__DATASET RECORDS__.
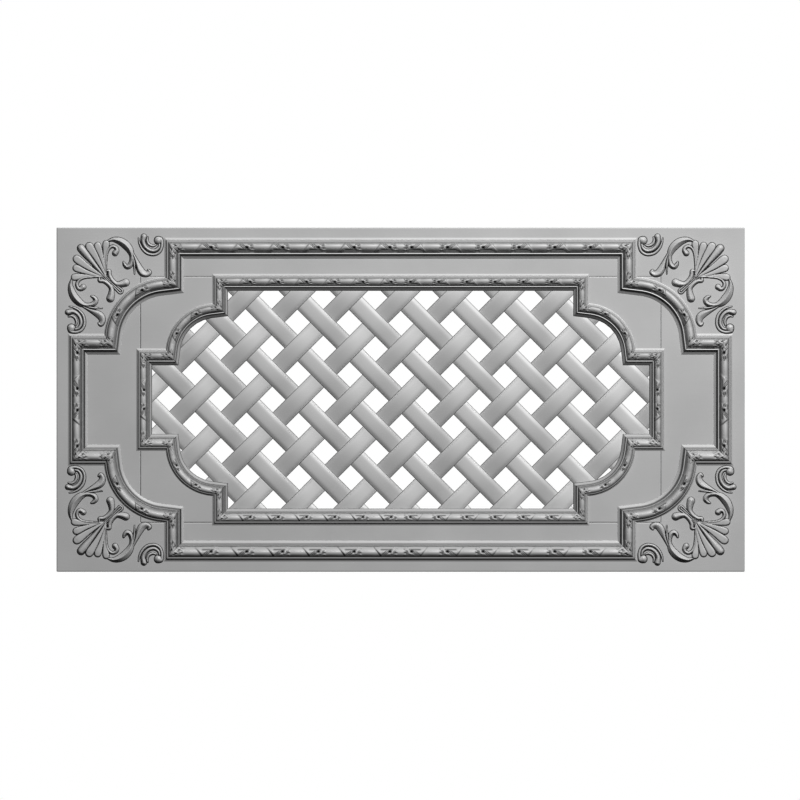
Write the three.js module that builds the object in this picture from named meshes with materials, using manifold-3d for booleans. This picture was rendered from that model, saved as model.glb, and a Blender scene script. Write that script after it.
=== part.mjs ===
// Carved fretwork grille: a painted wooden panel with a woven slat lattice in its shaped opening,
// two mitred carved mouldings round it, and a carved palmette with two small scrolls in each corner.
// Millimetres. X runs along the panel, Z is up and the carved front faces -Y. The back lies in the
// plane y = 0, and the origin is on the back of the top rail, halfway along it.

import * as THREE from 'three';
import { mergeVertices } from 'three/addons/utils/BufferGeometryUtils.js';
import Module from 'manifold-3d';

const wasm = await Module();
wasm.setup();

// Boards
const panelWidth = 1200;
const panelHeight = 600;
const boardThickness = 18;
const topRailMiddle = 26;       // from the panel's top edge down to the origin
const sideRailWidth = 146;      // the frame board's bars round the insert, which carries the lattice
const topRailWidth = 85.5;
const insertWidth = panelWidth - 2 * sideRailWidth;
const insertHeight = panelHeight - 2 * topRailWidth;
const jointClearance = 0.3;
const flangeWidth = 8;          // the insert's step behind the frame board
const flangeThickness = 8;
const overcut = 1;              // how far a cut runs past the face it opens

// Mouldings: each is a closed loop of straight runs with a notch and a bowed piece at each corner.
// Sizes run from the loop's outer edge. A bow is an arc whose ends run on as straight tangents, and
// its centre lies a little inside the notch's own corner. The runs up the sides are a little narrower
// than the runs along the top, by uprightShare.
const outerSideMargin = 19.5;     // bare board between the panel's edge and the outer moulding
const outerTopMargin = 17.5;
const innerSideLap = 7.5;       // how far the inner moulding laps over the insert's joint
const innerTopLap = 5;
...
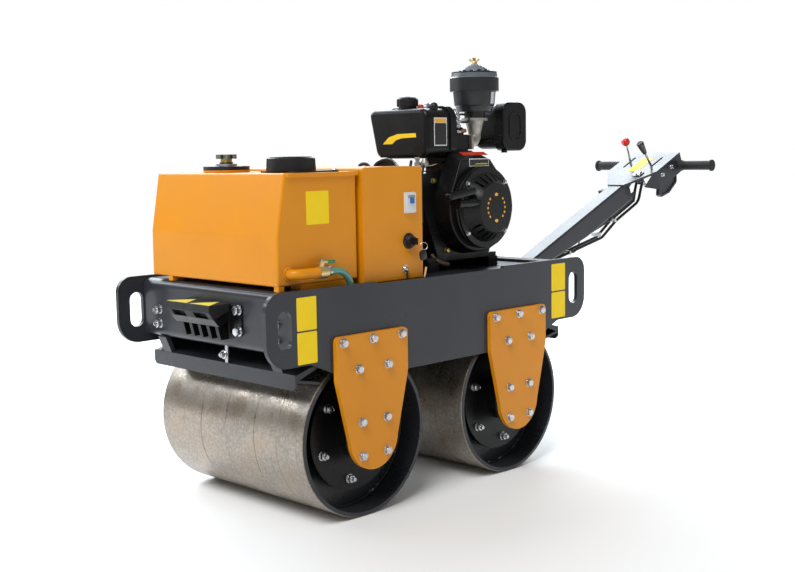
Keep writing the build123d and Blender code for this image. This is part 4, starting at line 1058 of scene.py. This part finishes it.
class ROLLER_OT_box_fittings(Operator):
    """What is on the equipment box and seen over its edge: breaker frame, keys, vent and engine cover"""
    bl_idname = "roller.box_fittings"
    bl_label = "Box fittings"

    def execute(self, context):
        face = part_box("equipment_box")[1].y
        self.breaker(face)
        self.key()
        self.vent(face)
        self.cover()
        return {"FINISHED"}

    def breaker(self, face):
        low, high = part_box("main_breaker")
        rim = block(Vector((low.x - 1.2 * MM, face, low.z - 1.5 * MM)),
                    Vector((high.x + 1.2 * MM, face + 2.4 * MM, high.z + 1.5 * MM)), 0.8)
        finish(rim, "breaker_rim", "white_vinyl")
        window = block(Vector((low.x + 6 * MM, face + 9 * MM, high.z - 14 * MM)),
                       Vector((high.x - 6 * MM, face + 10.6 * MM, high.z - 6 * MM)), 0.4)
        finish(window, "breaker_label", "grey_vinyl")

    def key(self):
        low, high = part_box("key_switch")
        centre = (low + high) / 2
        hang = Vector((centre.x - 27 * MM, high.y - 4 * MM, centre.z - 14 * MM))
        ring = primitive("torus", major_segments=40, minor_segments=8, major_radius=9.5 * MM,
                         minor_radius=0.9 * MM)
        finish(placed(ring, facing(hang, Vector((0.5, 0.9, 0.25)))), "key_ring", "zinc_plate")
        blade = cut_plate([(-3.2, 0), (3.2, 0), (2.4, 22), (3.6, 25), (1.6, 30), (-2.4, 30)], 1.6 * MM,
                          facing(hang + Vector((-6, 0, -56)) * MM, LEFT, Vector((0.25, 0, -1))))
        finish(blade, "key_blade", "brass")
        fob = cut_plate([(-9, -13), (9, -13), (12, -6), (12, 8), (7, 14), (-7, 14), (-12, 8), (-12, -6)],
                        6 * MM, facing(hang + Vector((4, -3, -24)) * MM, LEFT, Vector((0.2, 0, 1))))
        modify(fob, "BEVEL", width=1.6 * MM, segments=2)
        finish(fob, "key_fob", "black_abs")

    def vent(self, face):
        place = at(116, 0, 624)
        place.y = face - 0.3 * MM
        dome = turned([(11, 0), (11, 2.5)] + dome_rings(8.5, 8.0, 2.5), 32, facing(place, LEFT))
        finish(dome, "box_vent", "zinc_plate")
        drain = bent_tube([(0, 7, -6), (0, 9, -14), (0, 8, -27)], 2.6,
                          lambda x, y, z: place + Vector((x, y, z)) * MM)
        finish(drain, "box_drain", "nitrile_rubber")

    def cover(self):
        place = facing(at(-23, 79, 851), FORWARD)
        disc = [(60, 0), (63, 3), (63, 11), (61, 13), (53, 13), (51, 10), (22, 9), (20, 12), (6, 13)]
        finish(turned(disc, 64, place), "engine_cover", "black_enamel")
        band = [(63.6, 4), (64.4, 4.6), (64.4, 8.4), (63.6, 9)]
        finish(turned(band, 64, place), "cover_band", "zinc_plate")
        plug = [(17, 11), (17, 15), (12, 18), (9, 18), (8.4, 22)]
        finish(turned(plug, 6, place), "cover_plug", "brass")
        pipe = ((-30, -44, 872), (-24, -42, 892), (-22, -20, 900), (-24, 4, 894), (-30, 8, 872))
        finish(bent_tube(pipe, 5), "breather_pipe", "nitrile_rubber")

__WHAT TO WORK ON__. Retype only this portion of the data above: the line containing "Write the three.js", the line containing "const innerTopLap = 5;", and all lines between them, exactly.

__RESULT__.
Write the three.js module that builds the object in this picture from named meshes with materials, using manifold-3d for booleans. This picture was rendered from that model, saved as model.glb, and a Blender scene script. Write that script after it.
=== part.mjs ===
// Carved fretwork grille: a painted wooden panel with a woven slat lattice in its shaped opening,
// two mitred carved mouldings round it, and a carved palmette with two small scrolls in each corner.
// Millimetres. X runs along the panel, Z is up and the carved front faces -Y. The back lies in the
// plane y = 0, and the origin is on the back of the top rail, halfway along it.

import * as THREE from 'three';
import { mergeVertices } from 'three/addons/utils/BufferGeometryUtils.js';
import Module from 'manifold-3d';

const wasm = await Module();
wasm.setup();

// Boards
const panelWidth = 1200;
const panelHeight = 600;
const boardThickness = 18;
const topRailMiddle = 26;       // from the panel's top edge down to the origin
const sideRailWidth = 146;      // the frame board's bars round the insert, which carries the lattice
const topRailWidth = 85.5;
const insertWidth = panelWidth - 2 * sideRailWidth;
const insertHeight = panelHeight - 2 * topRailWidth;
const jointClearance = 0.3;
const flangeWidth = 8;          // the insert's step behind the frame board
const flangeThickness = 8;
const overcut = 1;              // how far a cut runs past the face it opens

// Mouldings: each is a closed loop of straight runs with a notch and a bowed piece at each corner.
// Sizes run from the loop's outer edge. A bow is an arc whose ends run on as straight tangents, and
// its centre lies a little inside the notch's own corner. The runs up the sides are a little narrower
// than the runs along the top, by uprightShare.
const outerSideMargin = 19.5;     // bare board between the panel's edge and the outer moulding
const outerTopMargin = 17.5;
const innerSideLap = 7.5;       // how far the inner moulding laps over the insert's joint
const innerTopLap = 5;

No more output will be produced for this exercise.